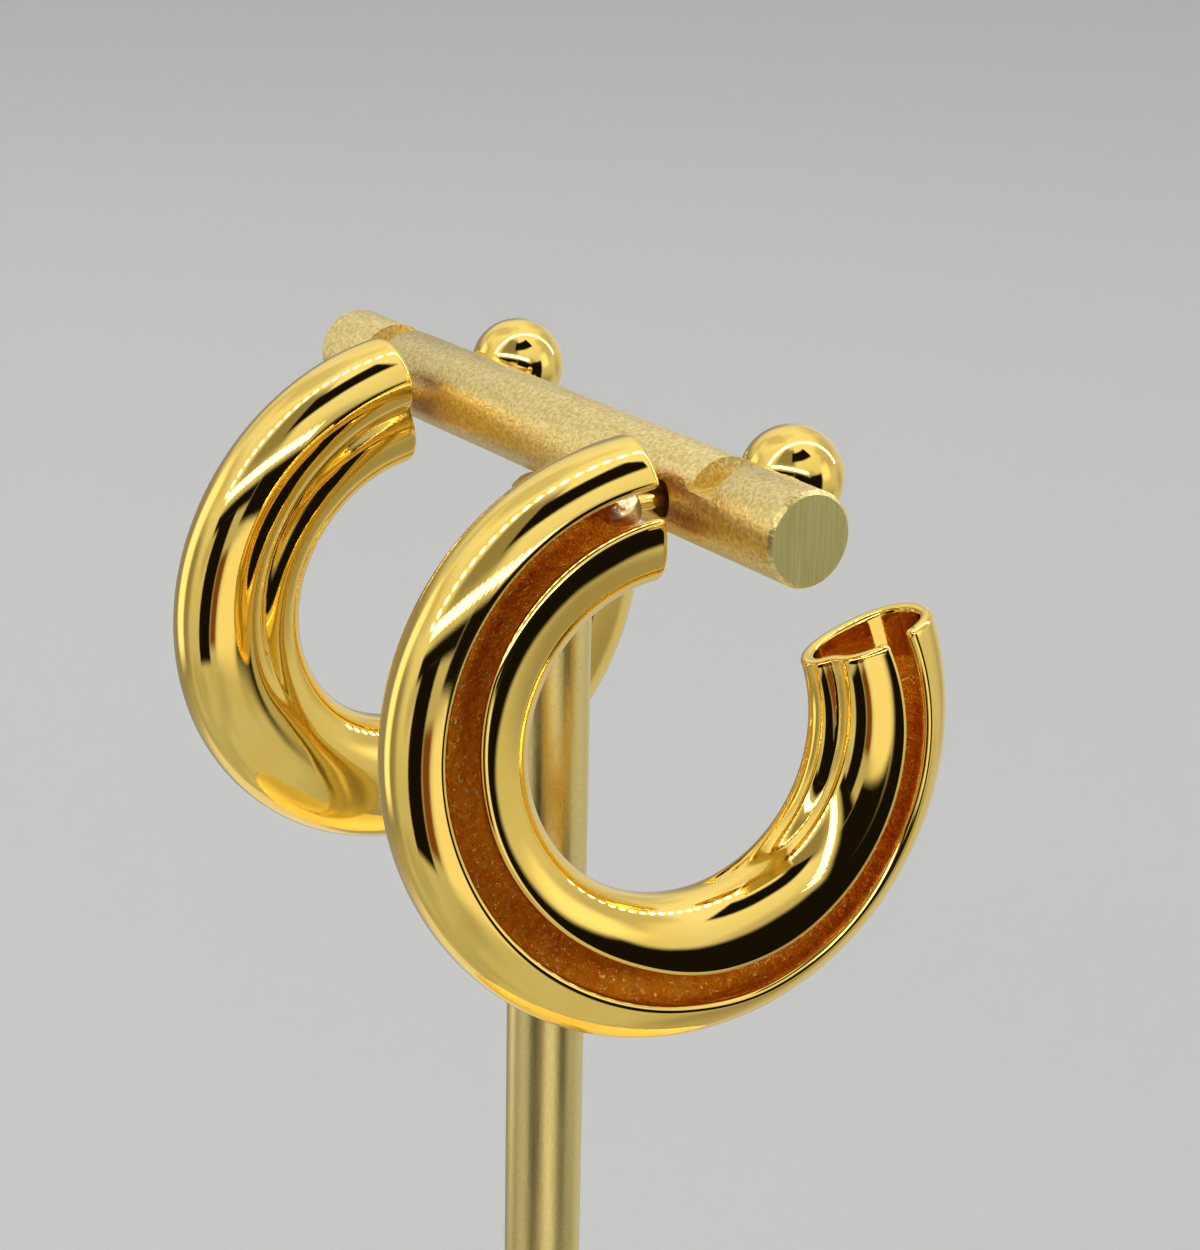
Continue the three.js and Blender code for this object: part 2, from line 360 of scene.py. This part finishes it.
def upright():
    """The rod from its socket up to an eased chamfer, and the stud that enters the crossbar."""
    foot = BASE_THICKNESS - SOCKET_DEPTH + CLEARANCE
    shoulder = BAR_HEIGHT - BAR_RADIUS - CLEARANCE
    chamfer = UPRIGHT_CHAMFER
    profile = [(0, foot), (UPRIGHT_RADIUS, foot), (UPRIGHT_RADIUS, shoulder - chamfer - 0.1)]
    profile.append((UPRIGHT_RADIUS - 0.03, shoulder - chamfer))
    profile.append((UPRIGHT_RADIUS - chamfer + 0.03, shoulder - 0.05))
    profile += [(UPRIGHT_RADIUS - chamfer - 0.05, shoulder), (STUD_RADIUS, shoulder)]
    profile += [(STUD_RADIUS, shoulder + STUD_LENGTH), (0, shoulder + STUD_LENGTH)]
    return turned("upright_rod", profile, Matrix.Identity(4))


def base():
    """The disc with its rim rounded, and the socket for the upright with its mouth eased."""
    socket = UPRIGHT_RADIUS + CLEARANCE
    ease = 0.15
    rim = BASE_RADIUS - BASE_CHAMFER
    top = BASE_THICKNESS - BASE_CHAMFER
    profile = [(0, 0)] + arc_points(rim, BASE_CHAMFER, BASE_CHAMFER, -90, 0, 8)
    profile += arc_points(rim, top, BASE_CHAMFER, 0, 90, 8)
    profile += [(socket + ease, BASE_THICKNESS), (socket, BASE_THICKNESS - ease)]
    profile += [(socket, BASE_THICKNESS - SOCKET_DEPTH), (0, BASE_THICKNESS - SOCKET_DEPTH)]
    return turned("base_disc", profile, Matrix.Identity(4), 256)


def ball_back(name, place):
    """A ball with a blind bore, its bore's mouth towards the bar."""
    bore = POST_RADIUS + CLEARANCE
    front = BAR_RADIUS + CLEARANCE
    ease_width, ease_depth = 0.12, 0.35
    mouth = math.degrees(math.asin((bore + ease_width) / BALL_RADIUS))
    profile = [(0, front + BORE_DEPTH), (bore, front + BORE_DEPTH), (bore, front + ease_depth)]
    profile += arc_points(0, front + BALL_RADIUS, BALL_RADIUS, -90 + mouth, 90, 64)[:-1]
    profile.append((0, front + 2 * BALL_RADIUS))
    return turned(name, profile, place @ ALONG_Y, 128)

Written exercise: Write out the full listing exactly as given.

Exercise answer:
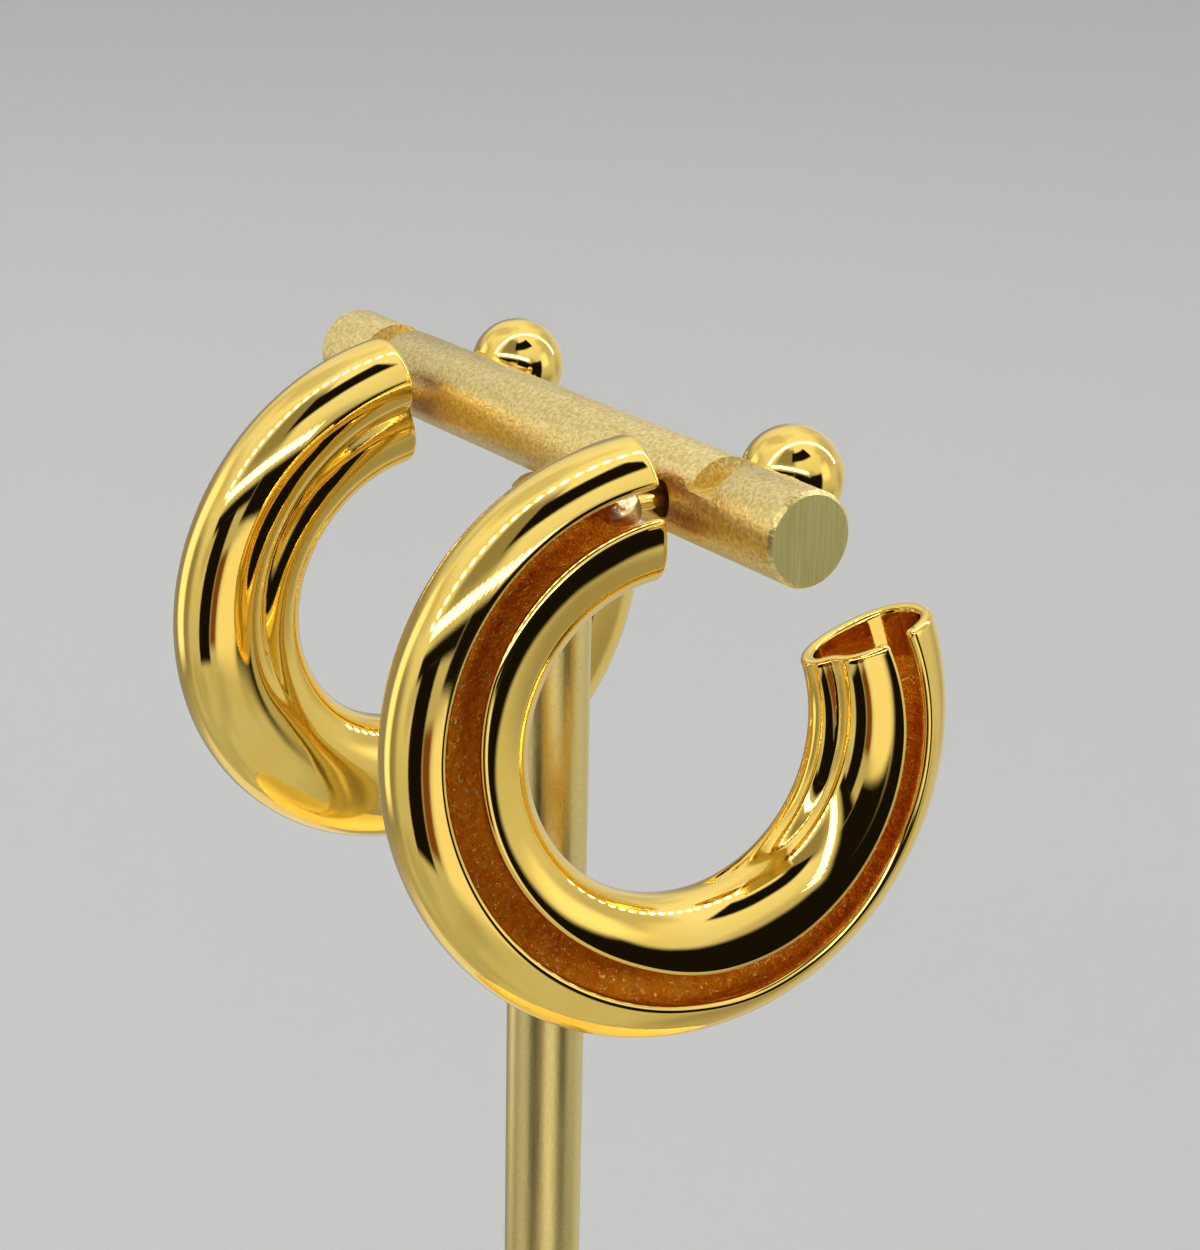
Continue the three.js and Blender code for this object: part 2, from line 360 of scene.py. This part finishes it.
def upright():
    """The rod from its socket up to an eased chamfer, and the stud that enters the crossbar."""
    foot = BASE_THICKNESS - SOCKET_DEPTH + CLEARANCE
    shoulder = BAR_HEIGHT - BAR_RADIUS - CLEARANCE
    chamfer = UPRIGHT_CHAMFER
    profile = [(0, foot), (UPRIGHT_RADIUS, foot), (UPRIGHT_RADIUS, shoulder - chamfer - 0.1)]
    profile.append((UPRIGHT_RADIUS - 0.03, shoulder - chamfer))
    profile.append((UPRIGHT_RADIUS - chamfer + 0.03, shoulder - 0.05))
    profile += [(UPRIGHT_RADIUS - chamfer - 0.05, shoulder), (STUD_RADIUS, shoulder)]
    profile += [(STUD_RADIUS, shoulder + STUD_LENGTH), (0, shoulder + STUD_LENGTH)]
    return turned("upright_rod", profile, Matrix.Identity(4))


def base():
    """The disc with its rim rounded, and the socket for the upright with its mouth eased."""
    socket = UPRIGHT_RADIUS + CLEARANCE
    ease = 0.15
    rim = BASE_RADIUS - BASE_CHAMFER
    top = BASE_THICKNESS - BASE_CHAMFER
    profile = [(0, 0)] + arc_points(rim, BASE_CHAMFER, BASE_CHAMFER, -90, 0, 8)
    profile += arc_points(rim, top, BASE_CHAMFER, 0, 90, 8)
    profile += [(socket + ease, BASE_THICKNESS), (socket, BASE_THICKNESS - ease)]
    profile += [(socket, BASE_THICKNESS - SOCKET_DEPTH), (0, BASE_THICKNESS - SOCKET_DEPTH)]
    return turned("base_disc", profile, Matrix.Identity(4), 256)


def ball_back(name, place):
    """A ball with a blind bore, its bore's mouth towards the bar."""
    bore = POST_RADIUS + CLEARANCE
    front = BAR_RADIUS + CLEARANCE
    ease_width, ease_depth = 0.12, 0.35
    mouth = math.degrees(math.asin((bore + ease_width) / BALL_RADIUS))
    profile = [(0, front + BORE_DEPTH), (bore, front + BORE_DEPTH), (bore, front + ease_depth)]
    profile += arc_points(0, front + BALL_RADIUS, BALL_RADIUS, -90 + mouth, 90, 64)[:-1]
    profile.append((0, front + 2 * BALL_RADIUS))
    return turned(name, profile, place @ ALONG_Y, 128)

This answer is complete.